-- SHORT PROBLEM --
Show all lines of the listing that hold the word "right".

--------------------

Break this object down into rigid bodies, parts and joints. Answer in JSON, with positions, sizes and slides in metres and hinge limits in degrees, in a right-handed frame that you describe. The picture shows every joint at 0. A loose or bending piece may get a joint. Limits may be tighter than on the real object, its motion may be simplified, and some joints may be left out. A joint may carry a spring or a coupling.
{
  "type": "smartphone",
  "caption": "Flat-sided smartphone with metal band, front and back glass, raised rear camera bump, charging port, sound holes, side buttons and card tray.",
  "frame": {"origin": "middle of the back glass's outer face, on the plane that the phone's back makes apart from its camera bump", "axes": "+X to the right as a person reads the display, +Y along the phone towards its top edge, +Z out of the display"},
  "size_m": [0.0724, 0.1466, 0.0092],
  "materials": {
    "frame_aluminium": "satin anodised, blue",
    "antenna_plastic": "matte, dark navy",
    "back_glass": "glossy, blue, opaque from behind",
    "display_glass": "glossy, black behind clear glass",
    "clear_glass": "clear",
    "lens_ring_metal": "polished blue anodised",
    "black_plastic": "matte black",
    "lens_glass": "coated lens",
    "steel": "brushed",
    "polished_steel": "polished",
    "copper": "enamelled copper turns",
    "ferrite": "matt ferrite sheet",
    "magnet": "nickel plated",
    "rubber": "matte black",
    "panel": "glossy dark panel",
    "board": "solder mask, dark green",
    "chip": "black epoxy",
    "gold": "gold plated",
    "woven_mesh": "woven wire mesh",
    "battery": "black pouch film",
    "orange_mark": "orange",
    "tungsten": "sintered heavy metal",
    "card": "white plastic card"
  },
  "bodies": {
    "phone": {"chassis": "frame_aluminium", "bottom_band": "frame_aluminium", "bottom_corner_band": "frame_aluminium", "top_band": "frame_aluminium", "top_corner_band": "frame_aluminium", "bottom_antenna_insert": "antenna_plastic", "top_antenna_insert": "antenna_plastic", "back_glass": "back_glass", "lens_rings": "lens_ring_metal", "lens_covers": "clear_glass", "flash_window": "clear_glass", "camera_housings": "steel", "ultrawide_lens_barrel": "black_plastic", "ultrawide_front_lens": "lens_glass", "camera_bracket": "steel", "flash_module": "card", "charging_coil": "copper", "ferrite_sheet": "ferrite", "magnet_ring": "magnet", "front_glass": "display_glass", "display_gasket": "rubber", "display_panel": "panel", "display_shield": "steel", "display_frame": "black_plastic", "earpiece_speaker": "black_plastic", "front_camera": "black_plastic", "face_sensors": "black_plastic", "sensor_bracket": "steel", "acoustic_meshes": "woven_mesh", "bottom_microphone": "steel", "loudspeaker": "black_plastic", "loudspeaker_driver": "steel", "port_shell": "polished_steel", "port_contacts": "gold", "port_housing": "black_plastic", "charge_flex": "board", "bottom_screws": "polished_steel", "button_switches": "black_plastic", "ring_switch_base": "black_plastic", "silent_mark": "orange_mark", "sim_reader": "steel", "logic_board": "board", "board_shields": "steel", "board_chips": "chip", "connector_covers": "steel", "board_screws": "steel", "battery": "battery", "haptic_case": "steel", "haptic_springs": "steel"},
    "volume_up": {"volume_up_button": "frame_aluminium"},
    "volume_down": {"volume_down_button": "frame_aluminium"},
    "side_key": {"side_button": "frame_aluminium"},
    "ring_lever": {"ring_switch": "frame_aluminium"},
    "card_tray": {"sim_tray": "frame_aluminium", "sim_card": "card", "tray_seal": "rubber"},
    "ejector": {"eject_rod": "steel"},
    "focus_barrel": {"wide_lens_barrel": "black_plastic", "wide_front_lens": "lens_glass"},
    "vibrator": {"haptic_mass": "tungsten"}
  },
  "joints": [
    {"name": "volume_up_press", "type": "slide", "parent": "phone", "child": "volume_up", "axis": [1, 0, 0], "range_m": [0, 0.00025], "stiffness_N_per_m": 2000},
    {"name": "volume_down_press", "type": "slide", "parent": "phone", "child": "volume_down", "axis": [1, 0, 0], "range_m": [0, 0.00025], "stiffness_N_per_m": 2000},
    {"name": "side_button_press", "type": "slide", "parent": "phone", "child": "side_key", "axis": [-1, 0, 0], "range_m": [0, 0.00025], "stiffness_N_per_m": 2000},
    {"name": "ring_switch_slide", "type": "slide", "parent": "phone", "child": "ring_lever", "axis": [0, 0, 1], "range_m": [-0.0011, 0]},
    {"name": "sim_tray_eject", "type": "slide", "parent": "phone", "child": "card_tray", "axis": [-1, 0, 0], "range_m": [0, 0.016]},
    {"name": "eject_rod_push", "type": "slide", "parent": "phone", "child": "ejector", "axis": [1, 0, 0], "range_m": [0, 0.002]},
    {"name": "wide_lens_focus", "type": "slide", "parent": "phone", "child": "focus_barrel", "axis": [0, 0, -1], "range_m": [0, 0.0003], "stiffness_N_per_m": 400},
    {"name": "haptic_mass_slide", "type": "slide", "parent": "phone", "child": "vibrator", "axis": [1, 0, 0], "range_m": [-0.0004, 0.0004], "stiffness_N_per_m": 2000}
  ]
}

--------------------

-- FINISHED EXERCISE --
Break this object down into rigid bodies, parts and joints. Answer in JSON, with positions, sizes and slides in metres and hinge limits in degrees, in a right-handed frame that you describe. The picture shows every joint at 0. A loose or bending piece may get a joint. Limits may be tighter than on the real object, its motion may be simplified, and some joints may be left out. A joint may carry a spring or a coupling.
  "frame": {"origin": "middle of the back glass's outer face, on the plane that the phone's back makes apart from its camera bump", "axes": "+X to the right as a person reads the display, +Y along the phone towards its top edge, +Z out of the display"},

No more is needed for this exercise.